Quibayo was once the key headquarters of indigenous resistance to Spanish colonialism, and every October twelfth (the official “Day of Indigenous Resistance” in Venezuela) tens of thousands of worshippers gather here and perform various mystical feats, like walking on hot coals, pushing thorns through their skin33, and drinking whole litres of rum in a single gulp -later coming out of their trances reportedly not the least bit drunk.
The scene on the mountainside was like something out of India, and didn’t resemble anything I had seen anywhere else in Latin America. There were thousands of people there, transsexuals, gangsters, prostitutes, extended families, insane elderly entering into the darkest stages of senility, all roaming in packs. The cult of Maria Lionza attracts the fringe elements of Venezuelan society, and people from all walks of
life seek the sacred site to bathe in the waters of the local Yaracuy River.

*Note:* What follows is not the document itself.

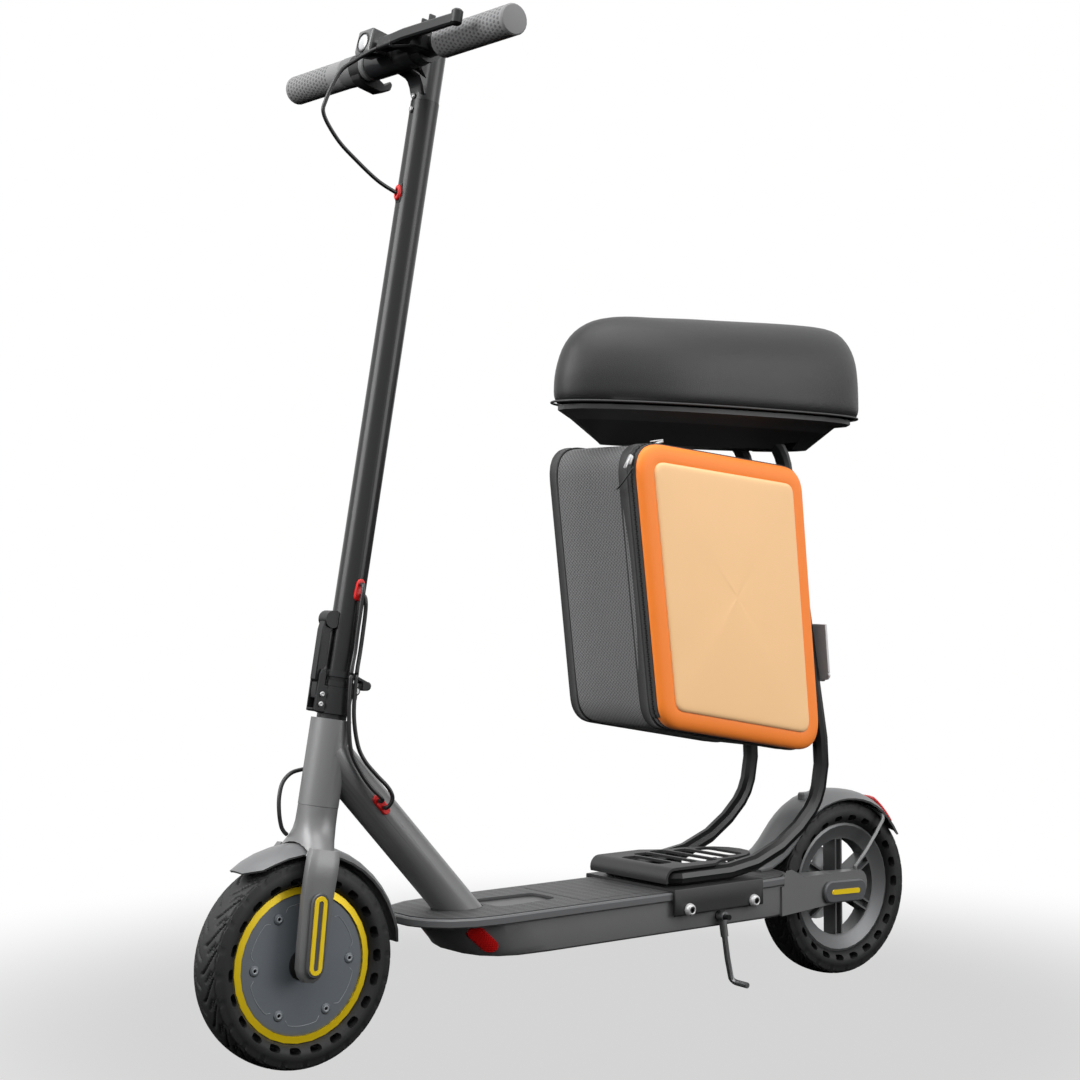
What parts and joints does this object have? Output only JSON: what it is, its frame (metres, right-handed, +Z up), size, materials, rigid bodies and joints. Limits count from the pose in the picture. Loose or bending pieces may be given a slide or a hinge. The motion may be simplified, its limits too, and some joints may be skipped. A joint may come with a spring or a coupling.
{
  "type": "electric scooter",
  "caption": "Folding electric kick scooter with a raked stem, solid honeycomb tyres, a front hub motor, a bolted-on seat and a zipped side bag under the seat.",
  "frame": {"origin": "middle of the footprint box at the ground, under the middle of the whole scooter", "axes": "+X forward, the way it rides, +Y to the rider's left, +Z up"},
  "size_m": [0.999, 0.43, 1.102],
  "materials": {
    "frame_paint": "satin gunmetal grey paint over a fine grain",
    "deck_rubber": "matte moulded rubber with short raised dashes",
    "trim_plastic": "satin dark grey bumper moulding",
    "cover_plastic": "satin black plastic",
    "battery_wrap": "blue heat-shrink wrap",
    "controller_case": "bead-blasted aluminium",
    "reflector": "red prism reflector",
    "tyre_rubber": "matte black solid honeycomb tyre",
    "motor_case": "yellow painted rim over a satin grey motor case",
    "hub_cover": "satin blue-grey cover",
    "rim_paint": "satin gunmetal grey paint",
    "steel": "plain brushed steel",
    "tail_lens": "red lens",
    "cast_alloy": "cast aluminium",
    "gunmetal_plastic": "satin dark grey plastic",
    "grommet_red": "red rubber",
    "stem_paint": "satin black paint",
    "bearing_steel": "ground steel",
    "black_alloy": "satin black coated alloy",
    "grip_rubber": "soft black rubber with a dashed pattern",
    "button_plastic": "satin black button",
    "lamp_case": "black lamp case with a pale lens",
    "grey_plastic": "smooth grey plastic",
    "cable_jacket": "black cable jacket",
    "seat_steel": "satin black painted tube",
    "seat_plate": "satin dark grey plate",
    "pan_plastic": "grained black plastic",
    "vinyl": "smooth black vinyl with a soft sheen",
    "bag_mesh": "dark grey woven mesh",
    "lid_orange": "orange moulded fabric panel with a paler raised field",
    "bracket_silver": "brushed silver plate",
    "cover_two_tone": "grey plastic with a yellow band"
  },
  "bodies": {
    "frame": {"chassis": "frame_paint", "bottom_cover": "cover_plastic", "battery_pack": "battery_wrap", "controller": "controller_case", "edge_trim": "trim_plastic", "deck_mat": "deck_rubber", "side_reflector_left": "reflector", "side_reflector_right": "reflector", "arm_cover_left": "gunmetal_plastic", "arm_cover_right": "gunmetal_plastic", "rear_axle": "steel", "brake_caliper": "cast_alloy", "rear_fender": "gunmetal_plastic", "tail_light": "tail_lens", "fender_stay": "steel", "kickstand_bracket": "stem_paint", "neck_tube": "frame_paint", "neck_grommet": "grommet_red", "seat_saddle": "seat_plate", "seat_base_plate": "seat_plate", "seat_frame": "seat_steel", "seat_pan": "pan_plastic", "seat_cushion": "vinyl", "bag_shell": "bag_mesh", "bag_bracket": "bracket_silver"},
    "steering": {"lower_bearing": "bearing_steel", "fork": "frame_paint", "fork_cover_left": "cover_two_tone", "fork_cover_right": "cover_two_tone", "front_axle": "steel", "front_fender": "gunmetal_plastic", "folding_base": "black_alloy", "hinge_pin": "steel", "cable_a": "cable_jacket", "cable_b": "cable_jacket", "motor_cable": "cable_jacket"},
    "stem": {"stem_tube": "stem_paint", "stem_grommet": "grommet_red", "stem_head": "black_alloy", "handlebar": "stem_paint", "grip_left": "grip_rubber", "grip_right": "grip_rubber", "brake_perch": "black_alloy", "headlight": "lamp_case", "throttle_housing": "grey_plastic", "brake_cable": "cable_jacket"},
    "lock_ring": {"lock_ring": "black_alloy"},
    "fold_lever": {"fold_lever": "black_alloy"},
    "brake_lever": {"brake_lever": "black_alloy"},
    "throttle": {"throttle_lever": "cover_plastic"},
    "bell": {"bell_lever": "black_alloy"},
    "power_button": {"power_button": "button_plastic"},
    "front_wheel": {"front_tyre": "tyre_rubber", "front_hub_motor": "motor_case", "front_hub_cover": "hub_cover"},
    "rear_wheel": {"rear_tyre": "tyre_rubber", "rear_rim": "rim_paint", "rear_brake_disc": "steel"},
    "kickstand": {"kickstand": "cast_alloy"},
    "bag_lid": {"bag_lid": "lid_orange"}
  },
  "joints": [
    {"name": "steering_turn", "type": "hinge", "parent": "frame", "child": "steering", "pos_m": [0.35705, 0, 0.30501], "axis": [-0.1723, 0, 0.985], "range_deg": [-60, 60], "deforming": ["motor_cable"]},
    {"name": "stem_fold", "type": "hinge", "parent": "steering", "child": "stem", "pos_m": [0.32345, 0, 0.3839], "axis": [0, -1, 0], "range_deg": [0, 22], "deforming": ["cable_a", "cable_b"]},
    {"name": "lock_ring_turn", "type": "hinge", "parent": "stem", "child": "lock_ring", "pos_m": [0.34042, 0, 0.40007], "axis": [-0.1723, 0, 0.985], "range_deg": [-25, 25]},
    {"name": "fold_lever_swing", "type": "hinge", "parent": "steering", "child": "fold_lever", "pos_m": [0.36556, 0, 0.38284], "axis": [0, 1, 0], "range_deg": [0, 100]},
    {"name": "brake_lever_pull", "type": "hinge", "parent": "stem", "child": "brake_lever", "pos_m": [0.29513, 0.052, 1.07699], "axis": [-0.1723, 0, 0.985], "range_deg": [0, 6.5], "stiffness_Nm_per_rad": 6, "springref_deg": -8.59},
    {"name": "throttle_turn", "type": "hinge", "parent": "stem", "child": "throttle", "pos_m": [0.26646, -0.088, 1.07197], "axis": [0, -1, 0], "range_deg": [0, 30], "stiffness_Nm_per_rad": 0.5, "springref_deg": -17.19},
    {"name": "bell_turn", "type": "hinge", "parent": "stem", "child": "bell", "pos_m": [0.27001, 0.0545, 1.0929], "axis": [-0.1723, 0, 0.985], "range_deg": [-25, 25], "stiffness_Nm_per_rad": 0.08},
    {"name": "power_button_press", "type": "slide", "parent": "stem", "child": "power_button", "axis": [0.1723, 0, -0.985], "range_m": [0, 0.0012], "stiffness_N_per_m": 400, "springref_m": -0.001},
    {"name": "front_wheel_spin", "type": "hinge", "parent": "steering", "child": "front_wheel", "pos_m": [0.3915, 0, 0.108], "axis": [0, 1, 0], "continuous": true},
    {"name": "rear_wheel_spin", "type": "hinge", "parent": "frame", "child": "rear_wheel", "pos_m": [-0.3915, 0, 0.108], "axis": [0, 1, 0], "continuous": true},
    {"name": "kickstand_swing", "type": "hinge", "parent": "frame", "child": "kickstand", "pos_m": [-0.1315, 0.0799, 0.1085], "axis": [0, 1, 0], "range_deg": [0, 73]},
    {"name": "bag_lid_swing", "type": "hinge", "parent": "frame", "child": "bag_lid", "pos_m": [-0.166, 0.071, 0.308], "axis": [-0.9841, 0, -0.1779], "range_deg": [0, 105]}
  ]
}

I had already met several people who had visited the mountain, and they all had stories to tell. One man had told me that he was taken there by his mother to be cured of childhood insomnia (which problem was indeed resolved by the visit), and as he was being bathed in the river by a shaman, his eight-year-old female friend who had accompanied him suddenly seemed to become possessed by a demon, screaming in a deep, horrific voice and flailing about until she had to be forcibly restrained. Another
interesting account was that of a middle-aged woman I had heard of who had been paralyzed and no doctor seemed to be able to cure her. When she was brought to Sorte and bathed in the river, she began to convulse violently, until worms poured out of every orifice for several minutes -and then she was well again.